Eckhart was one of the most learned theologians of his day, but he was also a man of the world who had worked as an administrator for his religious order and taught for years at the University of Paris. His personal path from conventional friar to professor to lay preacher culminated in a spiritual philosophy that combined the teachings of an array of pagan and Christian writers, as well as Muslim and Jewish philosophers. His revolutionary decision to take his approach to the common people garnered him many enthusiastic followers as well as powerful enemies. After Eckhart’s death and papal censure, many religious women and clerical supporters, known as the Friends of God, kept his legacy alive through the centuries, albeit underground until the master’s dramatic rediscovery by modern Protestants and Catholics.

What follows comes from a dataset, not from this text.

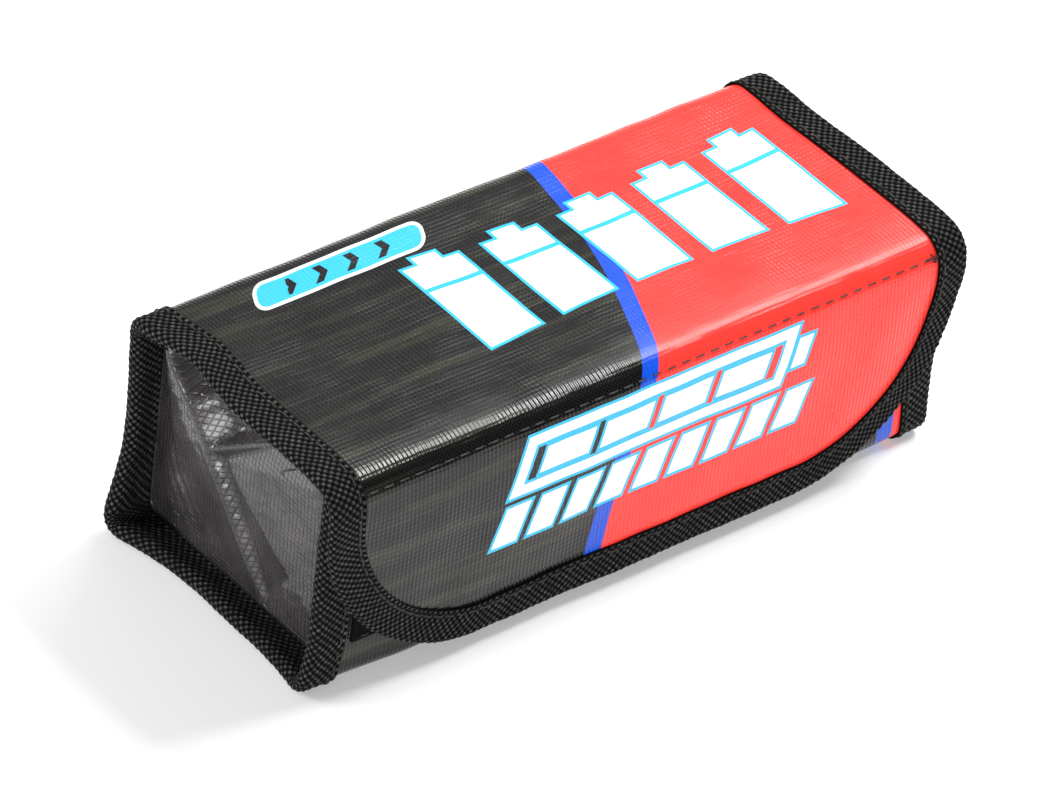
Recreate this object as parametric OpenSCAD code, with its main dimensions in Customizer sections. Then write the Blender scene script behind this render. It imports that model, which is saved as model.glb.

Dangerous Mystic grounds Meister Eckhart in a world that is simultaneously familiar and alien. In the midst of this medieval society, a few decades before the Black Death, Eckhart boldly preached to captivated crowds a timeless method, a “wayless way,” of directly experiencing the divine.
PUBLISHERS WEEKLY
This impressive book by Harrington (The Faithful Executioner) adroitly places Meister Eckhart's (1260 1328) key ideas about the accessibility of direct, personal, universal experience of God through the approach of Gelassenheit ("letting-go-ness") back into proper historical and cultural context. Harrison's key contention is that Eckhart's original ideas have been distorted by "modern syncretists" (particularly Eckhart Tolle) and should be reconsidered through an understanding of the era's literature, the development of the Dominican Order, and religious concerns about the relationship between clergy and laity. Harrington begins by providing a short medieval cultural history to explain Eckhart's likely youthful influences, then considers Eckhart's early friarhood and the seeds of his philosophy, and explores the maturation of his thought as an academic and theologian, which led him to become a pariah of the Catholic church. The final chapter looks at the conflicts caused by Eckhart's preaching on esoteric concepts to everyday people for whom his ideas of a via negativa living without reliance on good deeds, aestheticism, or intermediaries for salvation had strong appeal. Harrington's text shows that Eckhart was a man of his time: his teachings were radical, but grounded in Catholic orthodoxy and not intended to be as dangerous as many modern seekers might believe. This illuminating book successfully explains Meister Eckhart's philosophy and large influence on Western Christian mysticism.